How should you react to your Amazon inventory being repeatedly underpriced? Forming a strategic response to low-balling competitors.
Possibly the challenging repricing question of all goes like this:
“How do you deal with aggressive underpricers on Amazon?”
Let’s say you reprice a book, and 10 seconds later you notice you’ve been underpriced by a penny (this happens, a lot). Then you drop your price again. And in seconds or minutes, you’re underpriced – again.
You’ve been hit by an aggressive underpricer. The scourge of the Amazon selling world.
How most sellers respond to underpricers (and why it’s wrong)
Here’s a common scenario:
- You set a price of $20.
- Someone underprices you by one penny, to $19.99.
- You match them (or price at $19.98).
- Repeat until either a sale happens, or an item is unprofitable.
Most sellers respond to every act of underpricing by underpricing right back. Which makes sense – what other response could their possibly be to being underpriced?
Here’s the problem: By following their lead and underpricing right back, the underpricer drags you into a pricing war. One where every competing seller leapfrogs their price downwards. And onward it goes, until all the profit margins are squeezed out and that book is literally unprofitable.
It’s a game that no one wins.
Why does this lunatic-level underpricing happen?
When you get underpriced within seconds, usually by a penny, and repeatedly underpriced no matter how often or to what degree you drop your price, here’s what you should understand:
Don’t assume there’s any intelligent strategy at work with incessant underpricers.
These are sellers who are desperate chasing the next sale. And they don’t care how shortsighted they have to be to get it.
Underpricers are usually megasellers who deal in high volume with low margins. Their model is to get books in and out the door quickly, make a few pennies on each, and make up for the low margins with high volume. This is usually the opposite model of smaller sellers. Megasellers and us are natural born enemies. And the conflict is most pronounced when it comes to pricing.

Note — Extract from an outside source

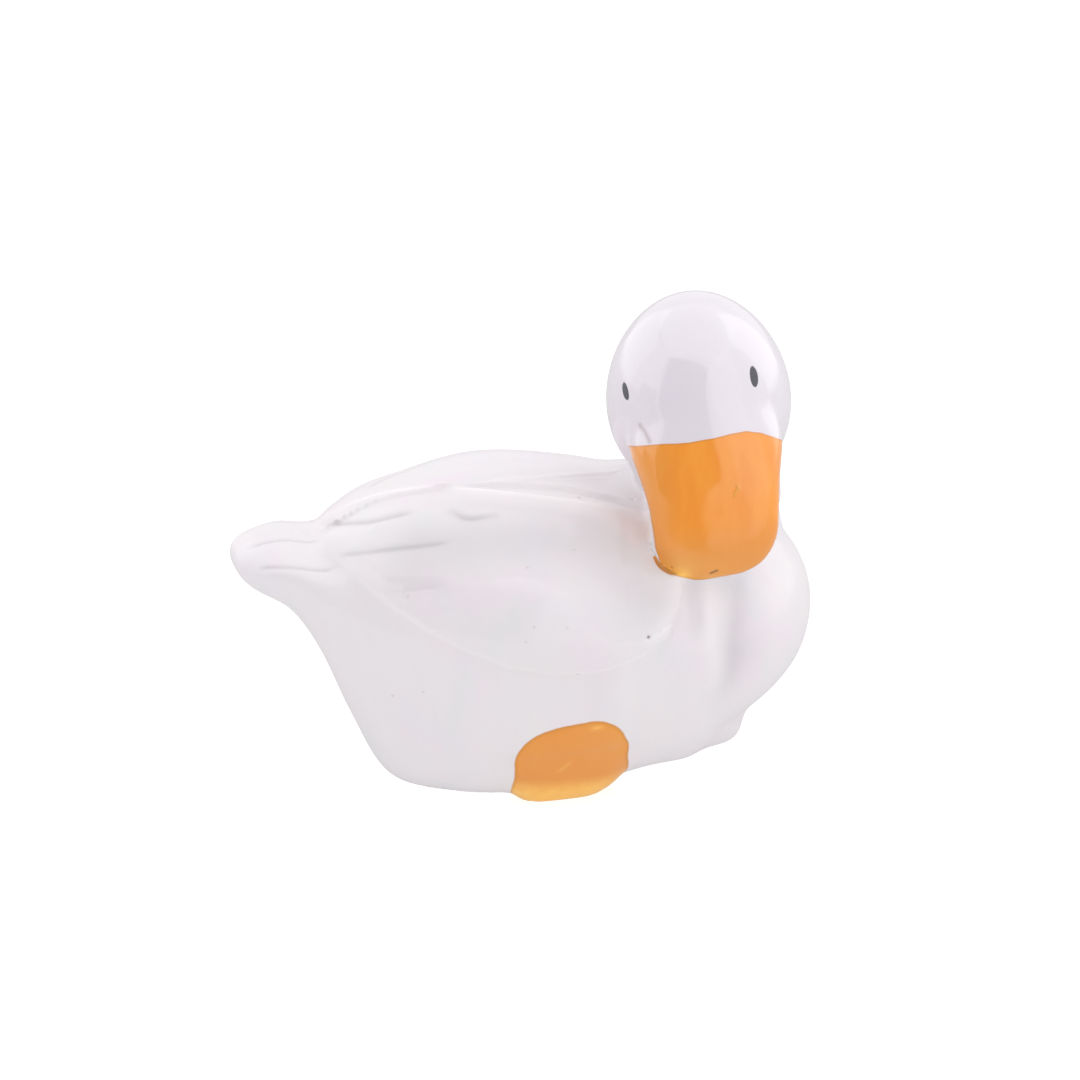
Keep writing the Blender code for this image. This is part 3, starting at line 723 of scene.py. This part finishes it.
def lamp(name, size, place, brightness):
    """A softbox aimed at the duck, as bright as the given share of white."""
    deselect()
    bpy.ops.object.light_add(type="AREA", location=place)
    light = bpy.context.object
    light.name = name
    light.data.shape = "RECTANGLE"
    light.data.size, light.data.size_y = size
    light.data.energy = math.pi * size[0] * size[1] * brightness
    light.rotation_euler = (Vector((0, 0, 0.04)) - Vector(place)).to_track_quat("-Z", "Y").to_euler()


def round_about(degrees, distance, height):
    """A place round the duck, by degrees from its right side towards its front."""
    return distance * math.sin(math.radians(degrees)), -distance * math.cos(math.radians(degrees)), height


def studio():
    floor()
    # The unlit room behind the camera, seen only in the gloss through the tent's front opening
    opening = card("dark_opening", (1.35, 1.16), round_about(-33, 0.85, 0.58), 0.05, OPENING_CORNERS)
    flap = card("side_flap", (0.40, 0.26), round_about(-84, 0.80, 0.08), 0.40)
    for sheet in (opening, flap):
        sheet.visible_diffuse = False
        sheet.visible_shadow = False
    lamp("top_softbox", (1.8, 1.8), (0.05, 0.15, 1.05), 0.36)
    lamp("left_softbox", (0.55, 0.8), round_about(-95, 0.85, 0.42), 0.20)
    lamp("right_softbox", (0.72, 0.9), round_about(31, 0.85, 0.45), 0.32)
    lamp("side_softbox", (0.7, 1.0), round_about(106, 0.85, 0.45), 0.70)
    lamp("rear_softbox", (0.9, 0.9), round_about(-140, 0.90, 0.35), 0.50)
    world = bpy.data.worlds.new("white_tent")
    bpy.context.scene.world = world
    shade = Shader(world, "Background")
    camera_ray = shade.node("ShaderNodeLightPath", output="Is Camera Ray")
    glossy_ray = shade.node("ShaderNodeLightPath", output="Is Glossy Ray")
    shade.set(Color=(1, 1, 1, 1), Strength=TENT_LIGHT + camera_ray * (1.0 - TENT_LIGHT)
              + glossy_ray * (TENT_GLOSS - TENT_LIGHT))


def camera():
    """A long lens from the duck's right, 12 degrees behind its side and 25 above the floor."""
    level = math.cos(CAMERA_RISE)
    back = Vector((math.sin(CAMERA_TURN) * level, -math.cos(CAMERA_TURN) * level, math.sin(CAMERA_RISE)))
    right = Vector((math.cos(CAMERA_TURN), math.sin(CAMERA_TURN), 0))
    up = back.cross(right)
    aim = Vector((0, 0, AIM_HEIGHT)) + right * (SHIFT_RIGHT * PIXEL) + up * (SHIFT_UP * PIXEL)
    deselect()
    turned = back.to_track_quat("Z", "Y").to_euler()
    bpy.ops.object.camera_add(location=aim + back * CAMERA_DISTANCE, rotation=turned)
    eye = bpy.context.object
    eye.name = "photo_camera"
    eye.data.angle = 2 * math.atan(PICTURE_WIDTH / 2 * PIXEL / CAMERA_DISTANCE)
    bpy.context.scene.camera = eye


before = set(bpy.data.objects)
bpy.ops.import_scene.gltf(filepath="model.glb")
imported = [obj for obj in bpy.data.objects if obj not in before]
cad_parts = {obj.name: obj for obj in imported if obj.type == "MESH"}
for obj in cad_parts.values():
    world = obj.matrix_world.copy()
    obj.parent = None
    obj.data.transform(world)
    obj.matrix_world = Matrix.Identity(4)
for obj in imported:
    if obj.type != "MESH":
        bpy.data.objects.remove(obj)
solid_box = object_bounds()
bpy.context.scene.view_settings.view_transform = "Standard"
camera()
studio()
duck()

Why underpricing is a losing strategy
Before I get to how to respond, here’s a few reasons this is bad repricing strategy:
1. Every action triggers a reaction: Aggressive underpricers will always respond to your underpricing by underpricing you back. Forcing you to respond, in a downward spiral straight to the bottom. Which brings us to…
2. Underpricing triggers a race to the bottom. Whether sellers are underpricing each other by 50 cents or 1 cent, it still forces products into unprofitability fast. And the whole thing could have been avoided if each seller had just waited their turn for a sale instead of underpricing.
How to respond to underpricers (four step process)
Bottom line: Don’t play the underpricer’s game. Playing the game of aggressive underpricers means more work for you, and less money.
To which many sellers would respond: “What other choice do I have? Just give up?!” No. Read on…
Step #1: Confirm the underpricers are not going away
Don’t jump to conclusions that you’re up against an incessant underpricer who won’t stop until every item is a penny. Confirm at least three instances in a short time frame to confirm you have an underpricer who isn’t going away.
Step #2: Stop playing their game immediately
Once you confirmed you’re up against an aggressive underpricer, stop competing with them. You’re still going to beat them, but not by underpricing.
Step #3: Beat them by playing a better game
There is an approach to beating underpricers that isn’t giving up, and isn’t underpricing them right back. And to understand it, you have to accept the distinction between being the lowest price, and having a competitive price. They are not the same.
Instead of frantically trying to be the lowest price, your focus should be on staying competitively priced.
Specifically, this means employing strategies like:
- Matching the lowest price
- Staying a percentage or dollar amount above the lowest price
- Repricing to match the 2nd or 3rd lowest price (only one repricer has this capability)
- Repricing to a dollar amount or percentage above or below the 2nd or 3rd lowest price (same as above)
Each of these has slight upsides and downsides (for example, matching the lowest price can still trigger repricing settings that will result in being underpriced yet again), but each of them is better than leapfrogging downward by underpricing your competitor right back.
Step #4: Optimize to win
From there, you can increase your edge through the condition of your offer, or a superior condition description.
That’s the formula for beating underpricers, without joining them.
Defeating the myths that drive underpricing
If you’re finding it challenging to stop underpricing the sellers who underprice you, it gets a lot easier when you debunk the myths that underlie lowball pricing.
For example, it’s a myth that the Buy Box always goes to the lowest price item. The Buy Box frequently goes to an offer that isn’t even close to the cheapest price.
Another example: it’s a myth that customers always choose the cheapest option. Especially when the price difference is just pennies. This alone destroys the most basic premise of underpricing.
Focus on being competitive (not cheapest) and no one gets hurt
Keeping prices competitive simply means: Not letting prices stray too far from a price that a customer will pay, given the current landscape. It’s a mindset shift that can change your business.
The best revenge against underpricers is indifference, and not letting them drag you into their toxic game.